Derniers feux sur Sunset (Fitzgerald à Hollywood)

lundi 28 mai 2018, par webmestre

Paris : Éditions de l’Olivier [West of Sunset : Viking, 2015, traduit de l’anglais (États-Unis) par Marc Amfreville], 2016, 392 p.

Étrange livre en réalité : la biographie abonde de détails parfois futiles et approximatifs : « La serveuse s’approcha de Benchley, lequel, sans consulter le menu, commanda un bar meunière avec de la purée de pommes de terre et du maïs, ainsi qu’un tapioca. Scott se contenta de son sandwich, qu’il trouva sec [...]. » (p. 43-44). Qu’en est-il en réalité ? Est-ce que Fitzgerald, un jour dans une cafétéria de Hollywood, trouva sec un sandwich jambon qu’il mangea en compagnie de Bob Benchley ? Ce dernier prit-il vraiment du tapioca ? ... D’emblée, on comprendra que ce genre d’ajouts range l’ouvrage du côté des biographies romancées. Ce que l’on acceptera volontiers lorsque l’écriture est correcte. C’est heureusement le cas ici, alors que les personnages prennent forme graduellement, devenant habités et s’incarnant dans un milieu aux décors et aux caractéristiques bien rendus. La biographie romancée n’étouffe, ni n’évince le contenu biographique : elle l’enveloppe d’une couche atmosphérique, laquelle contribue à nous faire découvrir un Fitzgerald bien implanté dans son environnement.

Au déclin de sa carrière, alors que Fitzgerald doit s’adapter aux divers univers qui pèsent sur sa vie — argent, travail, santé, amours, responsabilités familiales (Zelda et Frances) — l’étude de O’Nan intègre harmonieusement toutes les composantes, offrant une chronique marquante et mélancolique, à la mesure de la vie de Fitzgerald, alors que ce dernier, à la croisée des chemins, contemple un passé insouciant et un avenir incertain.

p. 76

Pourquoi s’étonnait-il toujours que les autres puissent être désespérés ?
[...]
— Tu n’as jamais su résister à un joli minois. À commencer par le tien.
— Ne sois pas jalouse.

p. 212-213

Ces activités secrètes ne l’avaient finalement mené nulle part, il les avait abandonnées mystérieusement en route, tout comme son roman policier inspiré par Sherlock Holmes, et remplacées par sa nouvelle obsession. À Princeton, alors qu’il était censé bûcher pour ses examens, il écrivit une comédie musicale. À l’armée, un roman. Rien n’avait changé. Il était toujours ce garçon, au comble du bonheur quand il poursuivait une de ses propres chimères, perdu quand aucune ne le hantait.

p. 284

Au contraire d’Anita Loos, il n’avait jamais accédé à des salaires mirifiques. Il avait travaillé pour tout le monde de Goldwyn à Hal Roach, bondissant d’un studio à l’autre, saisissant tous les contrats qu’il pouvait décrocher.
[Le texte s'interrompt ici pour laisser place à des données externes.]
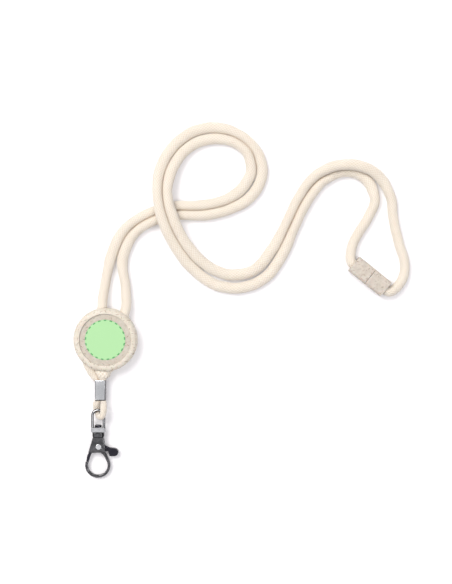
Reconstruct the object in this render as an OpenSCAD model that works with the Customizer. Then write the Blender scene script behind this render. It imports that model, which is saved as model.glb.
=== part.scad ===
// Lanyard badge holder: one braided cord folded double, a round print disc that it runs through,
// a crimped ferrule, a swivel lobster hook and a breakaway safety clasp, all lying on a table.
// Origin at the centre of the disc's back face. +Z comes out of the print face,
// +Y runs from the disc towards the neck of the lanyard and -Y towards the hook.

/* [Cord] */
// Diameter of the free braided cord
cord_d = 4.8; // [4.4:0.1:4.8]
// Diameter of the cord where it is pulled tight round the swivel eye
loop_d = 3; // [2.6:0.1:3]

/* [Disc] */
// Outer diameter of the disc
disc_d = 31.7; // [31.5:0.1:33]
// Height of the rim above the back face
disc_h = 9; // [8.6:0.1:9.4]
// Height of the seam between the two covers, which is also the middle of the cord channels
seam_h = 4.4; // [4.3:0.1:4.5]
// Diameter of the recessed front face
recess_d = 25.8; // [25:0.1:26.4]
// Depth of the front face below the rim
recess_depth = 0.7; // [0.5:0.1:1.6]
// Diameter of the round print label
label_d = 20; // [18:0.5:22]
// Thickness of the print label
label_t = 0.3; // [0.2:0.05:0.4]
// Turn of the disc about its own axis, clockwise
disc_turn = 15; // [14:0.5:16]

/* [Ferrule] */
// Width of the ferrule
ferrule_w = 5.4; // [5.2:0.1:5.8]
// Depth of the ferrule, up from the table
ferrule_t = 5.8; // [5.6:0.1:6]
// Length of the ferrule along the cord
ferrule_l = 10.2; // [9:0.1:10.2]
// Wall of the ferrule
ferrule_wall = 0.55; // [0.4:0.05:0.6]

/* [Hook] */
// Wire diameter of the swivel eye
eye_wire_d = 1.35; // [1.2:0.05:1.4]
// Width of the swivel eye over its wire
eye_w = 7.1; // [7:0.05:7.2]
// Tilt of the hook from the eye down to the table
hook_tilt = 5; // [4.5:0.1:5]
// Width of the hook's opening
opening_w = 9.9; // [9.4:0.1:9.9]
// Metal width of the hook's ring
ring_w = 1.35; // [1.2:0.05:1.4]
// Thickness of the hook's ring
ring_t = 2.6; // [2.2:0.1:2.6]
// Thickness of the hook's body over both cheeks
body_t = 3.8; // [3.6:0.1:4]
// Diameter of the trigger's pin
pin_d = 1.6; // [1.4:0.1:1.8]

/* [Clasp] */
// Length of the closed clasp
clasp_l = 20.4; // [20:0.1:20.8]
// Width of the clasp
clasp_w = 8.8; // [8.4:0.1:9.2]
// Height of the clasp
clasp_h = 7.6; // [7.4:0.1:7.6]
// Direction of the clasp's axis, clockwise from +X
clasp_turn = 39; // [38.5:0.5:39.5]

/* [Hidden] */
$fn = 64;

// Colours of the materials
straw = [0.85, 0.80, 0.74];
cotton = [0.95, 0.91, 0.84];
label_green = [0.76, 0.94, 0.70];
nickel = [0.76, 0.77, 0.79];
dark_nickel = [0.30, 0.29, 0.33];
clearance = 0.05;
cut = 1;

// Disc: rim rounding, cord channels and the pegs that join the covers
disc_r = disc_d / 2;
rim_r = 2;
face_h = disc_h - recess_depth;
channel_d = cord_d + 0.1;
left_channel = -6;
right_channel = 5.7;
peg_d = 2.4;
peg_l = 2.4;
pegs = [[0, 8], [0, -8], [12.2, 0], [-12.2, 0]];
label_seat = label_t / 2;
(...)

« Ils se rendent pas compte, figure-toi. Tu sais dans combien de génériques mon nom est cité ? Cent quarante-six. Huxley, tu sais combien de fois ? Une seule. Ils le payent trois mille dollars par semaine, et moi, ils veulent me virer. »
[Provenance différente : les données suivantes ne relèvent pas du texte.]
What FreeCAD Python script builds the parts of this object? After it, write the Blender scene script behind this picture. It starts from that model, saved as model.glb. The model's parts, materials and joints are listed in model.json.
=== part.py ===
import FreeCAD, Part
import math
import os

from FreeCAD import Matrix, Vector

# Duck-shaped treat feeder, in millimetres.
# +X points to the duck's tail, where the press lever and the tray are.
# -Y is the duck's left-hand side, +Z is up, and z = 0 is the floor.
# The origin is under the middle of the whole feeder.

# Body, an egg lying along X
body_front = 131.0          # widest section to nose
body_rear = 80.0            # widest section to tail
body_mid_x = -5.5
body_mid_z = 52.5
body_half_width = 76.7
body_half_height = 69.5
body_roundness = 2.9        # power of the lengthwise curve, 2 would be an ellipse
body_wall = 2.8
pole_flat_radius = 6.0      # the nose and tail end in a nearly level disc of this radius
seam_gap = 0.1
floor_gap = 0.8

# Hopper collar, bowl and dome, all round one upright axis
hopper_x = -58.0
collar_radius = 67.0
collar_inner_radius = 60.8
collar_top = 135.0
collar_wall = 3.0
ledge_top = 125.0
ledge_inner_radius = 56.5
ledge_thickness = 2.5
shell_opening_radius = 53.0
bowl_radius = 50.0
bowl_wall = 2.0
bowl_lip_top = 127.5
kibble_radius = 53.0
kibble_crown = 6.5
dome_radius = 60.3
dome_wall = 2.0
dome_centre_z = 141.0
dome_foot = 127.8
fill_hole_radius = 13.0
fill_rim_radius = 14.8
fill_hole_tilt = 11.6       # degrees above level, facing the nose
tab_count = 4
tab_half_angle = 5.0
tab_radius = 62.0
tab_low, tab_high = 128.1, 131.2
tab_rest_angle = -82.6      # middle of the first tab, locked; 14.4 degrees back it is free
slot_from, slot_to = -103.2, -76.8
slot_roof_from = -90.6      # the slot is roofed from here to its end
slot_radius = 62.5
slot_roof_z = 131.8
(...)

Scott, qui n’en gagnait que mille deux cent cinquante, ne lui rappela pas que Orgueil et Préjugés venait de remporter l’oscar. « Est-ce que tu as été cité au générique de La Vie de Louis Pasteur ?
— Des salopards l’ont été à ma place. Je leur ai offert les bases du scénar sur un plateau et ils l’ont refilé au beau-frère de Goldwyn. On nous bassine avec les syndicats, mais au bout du compte, le cinéma est une affaire de famille.

p. 302

Tous ces robustes jéroboams, balthazars et autres nabuchodonosors rangés par taille entre les tables, témoins d’une abondance inépuisable.

p. 360

Son vrai nom était Goldfish, il avait inventé le « wyn ». Il appartenait à la génération d’avant Thalberg, des hommes d’argent aussi impitoyables que des gangsters. Scott voulait le remercier de lui avoir accordé cette chance, mais il n’en eut jamais l’occasion. Le quatrième jour du tournage, sous les yeux de Scott, Goldwyn et le réalisateur s’engagèrent dans un échange d’invectives et de cris qui se termina par le départ du second. Le lendemain matin, sans explication, Scott fut mis à pied.